### Short exercise
Extract all lines in the data that contain the word "joints".

(Dataset items)
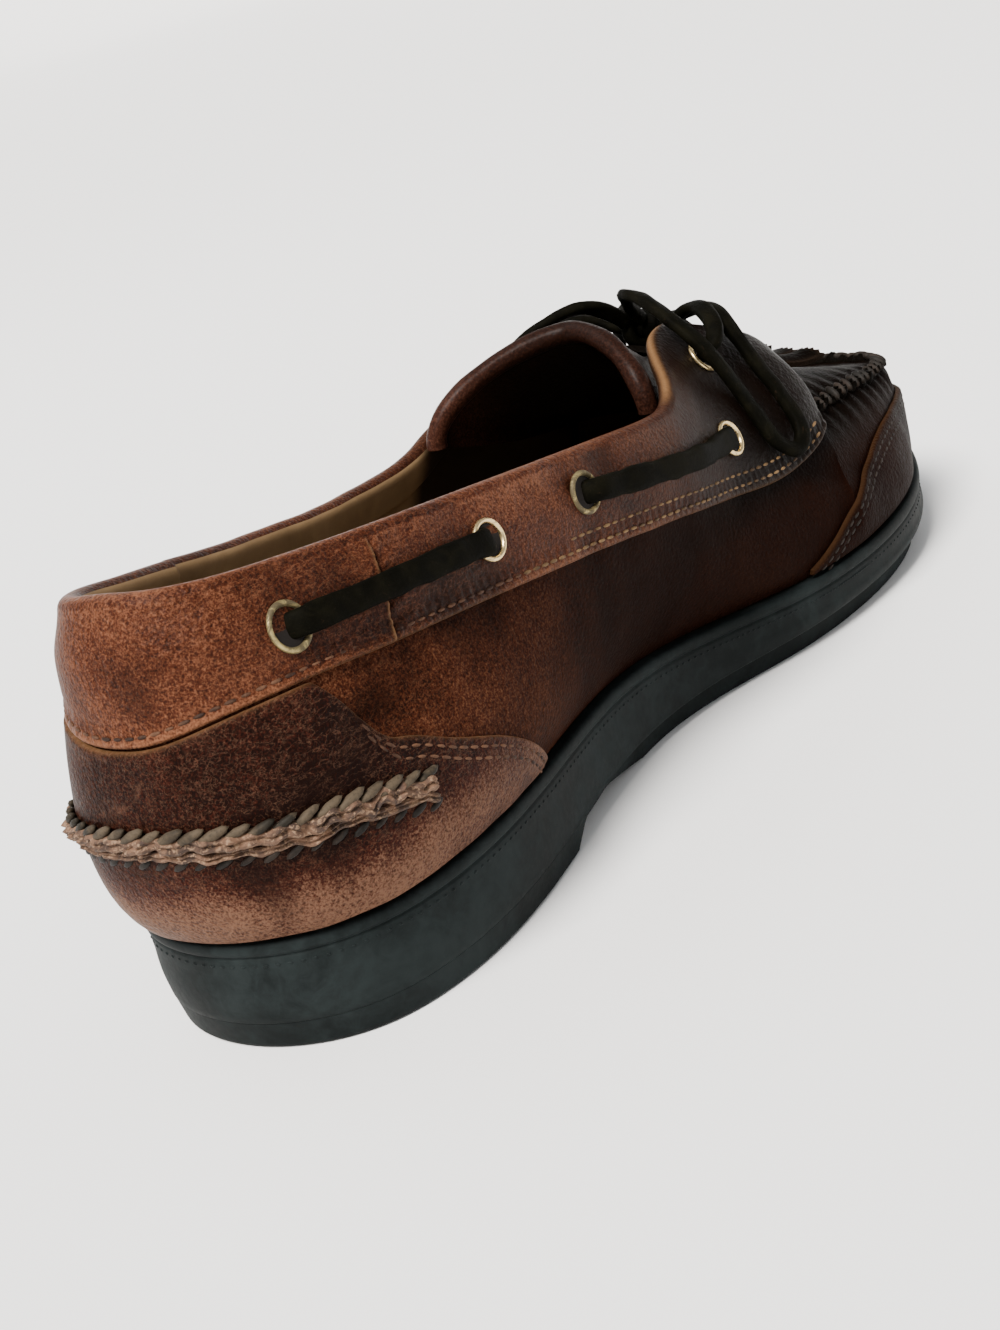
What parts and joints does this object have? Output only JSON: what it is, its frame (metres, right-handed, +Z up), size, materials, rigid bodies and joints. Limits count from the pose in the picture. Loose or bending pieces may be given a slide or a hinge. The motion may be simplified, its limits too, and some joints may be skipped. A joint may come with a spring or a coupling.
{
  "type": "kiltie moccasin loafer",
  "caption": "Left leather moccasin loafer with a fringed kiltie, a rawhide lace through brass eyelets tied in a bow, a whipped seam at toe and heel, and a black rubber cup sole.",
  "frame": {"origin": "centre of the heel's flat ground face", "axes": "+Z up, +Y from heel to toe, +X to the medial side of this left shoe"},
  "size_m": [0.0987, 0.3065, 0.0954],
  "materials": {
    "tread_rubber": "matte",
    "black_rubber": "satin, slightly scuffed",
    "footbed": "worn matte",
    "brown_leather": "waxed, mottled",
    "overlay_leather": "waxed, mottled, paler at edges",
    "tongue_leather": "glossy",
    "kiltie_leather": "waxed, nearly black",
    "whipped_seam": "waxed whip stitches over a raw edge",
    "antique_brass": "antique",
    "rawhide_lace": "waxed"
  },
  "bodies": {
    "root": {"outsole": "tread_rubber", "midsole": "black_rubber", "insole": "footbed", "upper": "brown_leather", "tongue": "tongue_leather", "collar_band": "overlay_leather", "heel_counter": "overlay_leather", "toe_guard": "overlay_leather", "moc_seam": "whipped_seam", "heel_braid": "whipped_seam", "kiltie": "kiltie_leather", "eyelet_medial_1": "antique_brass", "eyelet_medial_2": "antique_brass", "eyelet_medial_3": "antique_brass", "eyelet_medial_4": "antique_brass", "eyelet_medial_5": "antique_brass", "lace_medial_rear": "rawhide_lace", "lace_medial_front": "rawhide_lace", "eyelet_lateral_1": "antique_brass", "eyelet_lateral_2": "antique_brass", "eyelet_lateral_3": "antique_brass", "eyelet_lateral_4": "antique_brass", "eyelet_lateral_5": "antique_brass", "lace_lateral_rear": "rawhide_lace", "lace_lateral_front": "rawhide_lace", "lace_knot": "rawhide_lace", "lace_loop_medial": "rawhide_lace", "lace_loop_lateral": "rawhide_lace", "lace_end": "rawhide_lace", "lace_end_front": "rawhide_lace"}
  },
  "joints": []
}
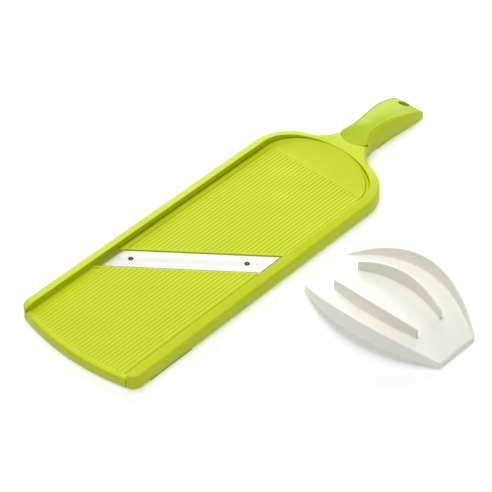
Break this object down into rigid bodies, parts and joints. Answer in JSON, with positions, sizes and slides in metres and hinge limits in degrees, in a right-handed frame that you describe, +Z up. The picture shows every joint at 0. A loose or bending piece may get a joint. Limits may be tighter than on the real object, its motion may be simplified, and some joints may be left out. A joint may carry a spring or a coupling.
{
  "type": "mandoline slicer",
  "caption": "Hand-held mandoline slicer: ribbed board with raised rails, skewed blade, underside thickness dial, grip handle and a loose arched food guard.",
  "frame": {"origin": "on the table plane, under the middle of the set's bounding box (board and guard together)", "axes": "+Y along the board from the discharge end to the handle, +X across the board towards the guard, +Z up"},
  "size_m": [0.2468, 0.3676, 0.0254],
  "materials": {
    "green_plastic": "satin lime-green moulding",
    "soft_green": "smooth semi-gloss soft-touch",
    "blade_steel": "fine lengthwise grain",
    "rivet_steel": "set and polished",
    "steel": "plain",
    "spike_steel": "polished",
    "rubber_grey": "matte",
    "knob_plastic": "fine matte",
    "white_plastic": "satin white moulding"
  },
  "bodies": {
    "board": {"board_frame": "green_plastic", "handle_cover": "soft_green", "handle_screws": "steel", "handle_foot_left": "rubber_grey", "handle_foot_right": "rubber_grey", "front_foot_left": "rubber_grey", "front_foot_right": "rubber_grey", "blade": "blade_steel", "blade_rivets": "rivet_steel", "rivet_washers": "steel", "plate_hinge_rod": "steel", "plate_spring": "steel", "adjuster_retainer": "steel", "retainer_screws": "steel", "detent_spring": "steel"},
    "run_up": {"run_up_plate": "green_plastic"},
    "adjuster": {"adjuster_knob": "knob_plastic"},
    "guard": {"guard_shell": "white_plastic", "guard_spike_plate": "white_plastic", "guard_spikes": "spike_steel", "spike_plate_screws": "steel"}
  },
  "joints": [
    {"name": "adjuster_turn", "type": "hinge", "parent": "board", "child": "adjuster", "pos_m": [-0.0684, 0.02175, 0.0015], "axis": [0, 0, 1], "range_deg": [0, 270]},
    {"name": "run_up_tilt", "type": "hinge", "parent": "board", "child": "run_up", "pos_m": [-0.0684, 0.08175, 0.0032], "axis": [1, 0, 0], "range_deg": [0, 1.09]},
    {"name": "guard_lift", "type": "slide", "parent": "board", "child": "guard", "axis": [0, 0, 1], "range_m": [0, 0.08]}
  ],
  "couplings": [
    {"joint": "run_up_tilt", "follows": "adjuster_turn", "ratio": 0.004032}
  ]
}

### Output below
What parts and joints does this object have? Output only JSON: what it is, its frame (metres, right-handed, +Z up), size, materials, rigid bodies and joints. Limits count from the pose in the picture. Loose or bending pieces may be given a slide or a hinge. The motion may be simplified, its limits too, and some joints may be skipped. A joint may come with a spring or a coupling.
  "joints": []
Break this object down into rigid bodies, parts and joints. Answer in JSON, with positions, sizes and slides in metres and hinge limits in degrees, in a right-handed frame that you describe, +Z up. The picture shows every joint at 0. A loose or bending piece may get a joint. Limits may be tighter than on the real object, its motion may be simplified, and some joints may be left out. A joint may carry a spring or a coupling.
  "joints": [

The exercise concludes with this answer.